Зная заранее об этом неминуемом событии, мы предпримем ряд мер с целью организации доставки девочки в нужную нам клинику и, далее, для подготовки там распределенной засады с целью санации А. Б. Турецкого, что чрезвычайно удобно произвести именно на территории лечебного учреждения, действуя, например, по классической, отработанной с пятидесятых годов схеме:
а) индуцирование сильного волнения объекта, легкий обморок;
б) оказание объекту неотложной медицинской помощи;
в) потеря объектом сознания;
г) интенсивная терапия, реанимация объекта;
д) смерть объекта от сердечной недостаточности.

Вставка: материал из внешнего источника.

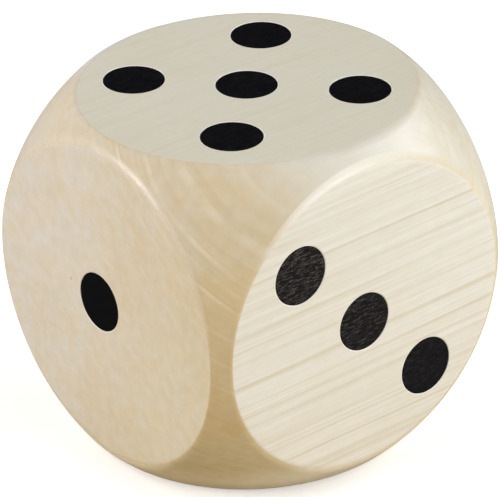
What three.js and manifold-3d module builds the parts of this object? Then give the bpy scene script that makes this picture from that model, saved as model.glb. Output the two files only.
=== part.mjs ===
// Giant yard die. One block of pale wood, a cube whose edges and corners are turned to a ball, so that each
// flat face is a disc, with a round pip of black paint in a shallow pressed seat for each point.
// Millimetres, +Z up. The origin is the centre of the bottom face, where the die stands with five on top.
// Seen from the front right: one faces -Y, three faces +X, five faces +Z. Opposite faces add up to seven.
import * as THREE from "three";
import { mergeVertices } from "three/addons/utils/BufferGeometryUtils.js";
import Module from "manifold-3d";

const SIDE = 90; // between opposite flat faces
const BALL_DIAMETER = 120.8; // across the grain, of the ball that the edges and corners are turned to
const BALL_LENGTH = 124.2; // along the grain, Y, which is the axis that it is turned about
const BALL_RISE = 0.7; // of its centre over the cube's, so the top disc is wider than the bottom one
const BALL_DETAIL = 16; // subdivisions of the icosahedron that stands for the ball
const PIP_DIAMETER = 15;
const PIP_STEP = 19.5; // from a face's centre lines to its outer pips
const PIP_SEGMENTS = 36;
const SEAT_DEPTH = 0.5; // how far each pip's seat is pressed into the wood
const PAINT_THICKNESS = 0.4; // the filled seat; the pip's surface lies 0.05 mm under the flat face
const CLEARANCE = 0.05; // around and under the paint
const OVERCUT = 2; // how far a cutting tool stands out of the wood

const wood = new THREE.MeshStandardMaterial({
  name: "pale_wood",
  color: 0xe3d6bb,
  roughness: 0.5,
  metalness: 0,
});
const paint = new THREE.MeshStandardMaterial({
  name: "black_paint",
  color: 0x151417,
  roughness: 0.38,
  metalness: 0,
});

// Each face as it is seen from outside: which way is right, which way is up, which way it faces, and its pips
// in steps from the centre. The side faces are seen with +Z up, the top and bottom faces with +Y up. A slip is
// how far the stamp of a face's pips missed its centre, and a twist is how many degrees it was turned by.
const faces = [
  {
    value: "one",
    right: [1, 0, 0],
    up: [0, 0, 1],
    out: [0, -1, 0],
    slip: [-1.8, 0.7],
    pips: { centre: [0, 0] },
  },
  {
    value: "two",
    right: [-1, 0, 0],
    up: [0, 1, 0],
    out: [0, 0, -1],
    pips: { upper_left: [-1, 1], lower_right: [1, -1] },
  },
  {
    value: "three",
    right: [0, 1, 0],
    up: [0, 0, 1],
    out: [1, 0, 0],
    slip: [-0.8, -0.7],
    pips: { upper_left: [-1, 1], centre: [0, 0], lower_right: [1, -1] },
  },
  {
    value: "four",
    right: [0, -1, 0],
    up: [0, 0, 1],
    out: [-1, 0, 0],
    pips: {
      upper_left: [-1, 1],
      upper_right: [1, 1],
      lower_left: [-1, -1],
      lower_right: [1, -1],
    },
  },
  {
    value: "five",
    right: [1, 0, 0],
    up: [0, 1, 0],
    out: [0, 0, 1],
    slip: [-0.6, 0.6],
    twist: -1.1,
    pips: {
      upper_left: [-1, 1],
      upper_right: [1, 1],
      centre: [0, 0],
      lower_left: [-1, -1],
      lower_right: [1, -1],
    },
  },
  {
    value: "six",
    right: [-1, 0, 0],
    up: [0, 0, 1],
    out: [0, 1, 0],
    pips: {
      upper_left: [-1, 1],
      upper_right: [1, 1],
      middle_left: [-1, 0],
      middle_right: [1, 0],
      lower_left: [-1, -1],
      lower_right: [1, -1],
    },
  },
];

const wasm = await Module();
wasm.setup();

// A three.js geometry placed by a matrix, as a solid for joining and cutting.
function solidFrom(geometry, matrix = new THREE.Matrix4()) {
  const placed = geometry.clone().applyMatrix4(matrix);
  placed.deleteAttribute("normal");
  placed.deleteAttribute("uv");
  const merged = mergeVertices(placed, 1e-4);
  return new wasm.Manifold(
    new wasm.Mesh({
      numProp: 3,
      vertProperties: merged.attributes.position.array,
      triVerts: new Uint32Array(merged.index.array),
    }),
  );
}

// A solid back as a three.js geometry.
function geometryFrom(solid) {
  const { vertProperties, triVerts } = solid.getMesh();
  const geometry = new THREE.BufferGeometry()
    .setAttribute("position", new THREE.BufferAttribute(vertProperties, 3))
    .setIndex(new THREE.BufferAttribute(triVerts, 1));
  geometry.computeVertexNormals();
  return geometry;
}

// A short cylinder along +Z from z = low to z = high.
function disc(radius, low, high) {
  return new THREE.CylinderGeometry(radius, radius, high - low, PIP_SEGMENTS)
    .rotateX(Math.PI / 2)
    .translate(0, 0, (low + high) / 2);
}

const die = new THREE.Group();
die.position.set(0, 0, SIDE / 2);

const paintBottom = CLEARANCE - SEAT_DEPTH;
const pipGeometry = disc(
  PIP_DIAMETER / 2,
  paintBottom,
  paintBottom + PAINT_THICKNESS,
);
const seatGeometry = disc(
  PIP_DIAMETER / 2 + CLEARANCE,
  -SEAT_DEPTH,
  OVERCUT,
);

let block = solidFrom(new THREE.BoxGeometry(SIDE, SIDE, SIDE)).intersect(
  solidFrom(
    new THREE.IcosahedronGeometry(BALL_DIAMETER / 2, BALL_DETAIL)
      .scale(1, BALL_LENGTH / BALL_DIAMETER, 1)
      .translate(0, 0, BALL_RISE),
  ),
);

for (const face of faces) {
  const [right, up, out] = [face.right, face.up, face.out].map(
    (v) => new THREE.Vector3(...v),
  );
  const side = new THREE.Group();
  side.quaternion.setFromRotationMatrix(
    new THREE.Matrix4().makeBasis(right, up, out),
  );
  side.position.copy(out).multiplyScalar(SIDE / 2);
  die.add(side);

  const centre = new THREE.Vector2();
  const slip = new THREE.Vector2(...(face.slip ?? [0, 0]));
  const twist = THREE.MathUtils.degToRad(face.twist ?? 0);
  for (const [place, [u, v]] of Object.entries(face.pips)) {
    const at = new THREE.Vector2(u, v)
      .multiplyScalar(PIP_STEP)
      .rotateAround(centre, twist)
      .add(slip);
    const pip = new THREE.Mesh(pipGeometry, paint);
    pip.name = `${face.value}_pip_${place}`;
    pip.position.set(at.x, at.y, 0);
    side.add(pip);

    side.updateMatrix();
    pip.updateMatrix();
    block = block.subtract(
      solidFrom(seatGeometry, side.matrix.clone().multiply(pip.matrix)),
    );
  }
}

const woodBlock = new THREE.Mesh(geometryFrom(block), wood);
woodBlock.name = "wood_block";
die.add(woodBlock);

const model = new THREE.Group();
model.add(die);

export default model;
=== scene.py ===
"""Giant yard die: the looks. Blender 4.5, metres, +Z up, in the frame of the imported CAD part.

The die is one block of pale wood, a cube whose edges and corners are turned to a ball, with pips of black paint in
shallow pressed seats. Its fibres run along Y, so the one and the six are end grain, and its growth rings cross the
other faces as fine lines.
"""

import math

import bmesh
import bpy
import numpy as np
from mathutils import Matrix, Vector
from mathutils.geometry import delaunay_2d_cdt


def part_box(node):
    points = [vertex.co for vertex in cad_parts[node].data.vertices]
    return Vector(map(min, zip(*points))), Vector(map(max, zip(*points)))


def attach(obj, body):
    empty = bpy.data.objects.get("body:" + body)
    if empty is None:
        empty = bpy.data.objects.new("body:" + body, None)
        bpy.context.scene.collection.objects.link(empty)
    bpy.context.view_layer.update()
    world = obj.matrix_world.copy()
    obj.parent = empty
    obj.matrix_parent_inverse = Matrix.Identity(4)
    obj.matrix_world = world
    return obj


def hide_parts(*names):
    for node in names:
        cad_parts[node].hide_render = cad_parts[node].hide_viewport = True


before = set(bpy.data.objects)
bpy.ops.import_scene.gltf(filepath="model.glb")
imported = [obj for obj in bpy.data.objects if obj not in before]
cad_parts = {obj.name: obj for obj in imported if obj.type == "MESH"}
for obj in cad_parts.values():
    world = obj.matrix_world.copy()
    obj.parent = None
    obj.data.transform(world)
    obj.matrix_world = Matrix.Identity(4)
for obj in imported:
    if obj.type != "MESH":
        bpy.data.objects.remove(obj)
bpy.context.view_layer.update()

MM = 0.001

# ---------------------------------------------------------------------------------------------------------------
# The die's dimensions, read from the CAD part, in metres.

lo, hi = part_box("wood_block")
CENTRE = np.array((lo + hi) / 2)
HALF = float((hi - lo).x / 2)
PIPS = [n for n in sorted(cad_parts) if n != "wood_block"]


def fitted_ball():
    """The body that the edges and corners are turned to: its centre, and its semi-axes across Y and along it."""
    co = np.array([v.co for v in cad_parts["wood_block"].data.vertices], float)
    co = (co[np.abs(co - CENTRE).max(1) < HALF - 1.0 * MM] - CENTRE) / HALF
    x, y, z = co.T
    # x^2 + z^2 + k y^2 - 2 cx x - 2 k cy y - 2 cz z = a^2 - cx^2 - k cy^2 - cz^2
    table = np.c_[-(y**2), 2 * x, 2 * y, 2 * z, np.ones(len(co))]
    k, cx, kcy, cz, rest = np.linalg.lstsq(table, x**2 + z**2, rcond=None)[0]
    centre = np.array((cx, kcy / k, cz))
    across = math.sqrt(rest + cx**2 + kcy**2 / k + cz**2)
    return CENTRE + centre * HALF, across * HALF, across / math.sqrt(k) * HALF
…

(Обращаю Ваше внимание, что работа по данной схеме
возможна как с использованием психотрона, так и без него, обычными химическими и психохимическими средствами.)
Далее, избавившись от А. Б. Турецкого вышеуказанным способом, мы имеем все шансы сегодня же вечером довести ослабленные пережитым объекты до логического конца, используя исключительно «Витамин С».
Я крепко надеюсь, Альберт Петрович, что сегодня к 24.00 мы успешно закончим третий этап доверенной нам операции.
11 октября 1992
СРОЧНО!
СОВЕРШЕННО СЕКРЕТНО
ГРИФ «СЕРИЯ К»
11 ОКТЯБРЯ 1 9 90–05.15- ОНПО ИВАННИКОВУ ТЧК ДЕЙСТВИЯ ПО ПЛАНУ ОДОБРЯЮ ЗПТ САНКЦИОНИРУЮ ПРИВЛЕЧЕНИЕ НУЖНЫХ МЕДСЛУЖАЩИХ БОЛЬНИЦЫ НУЖНОМ КОЛИЧЕСТВЕ ТЧК ПОДПИСЬ ТИРЕ НЕВЕЛЬСКИЙ
Уже на следующий день, 12 октября, сев писать очередной рапорт, Иванников впервые за весь период своей | службы в МБ вдруг испытал чувство буйного, панического | страха.
Чего на него вдруг нашло, он и сам не мог себе объяснить. Вдруг стало страшно— и все тут! Пожалуй, это-то и было самым неприятным — безадресность, беспредметность охватившей его вдруг боязни.
«Разложить по полочкам, разобраться, — решил Анатолий Захарович, берясь за перо. — Всем сестрам раздать по серьгам. И станет не так страшно… Наверно».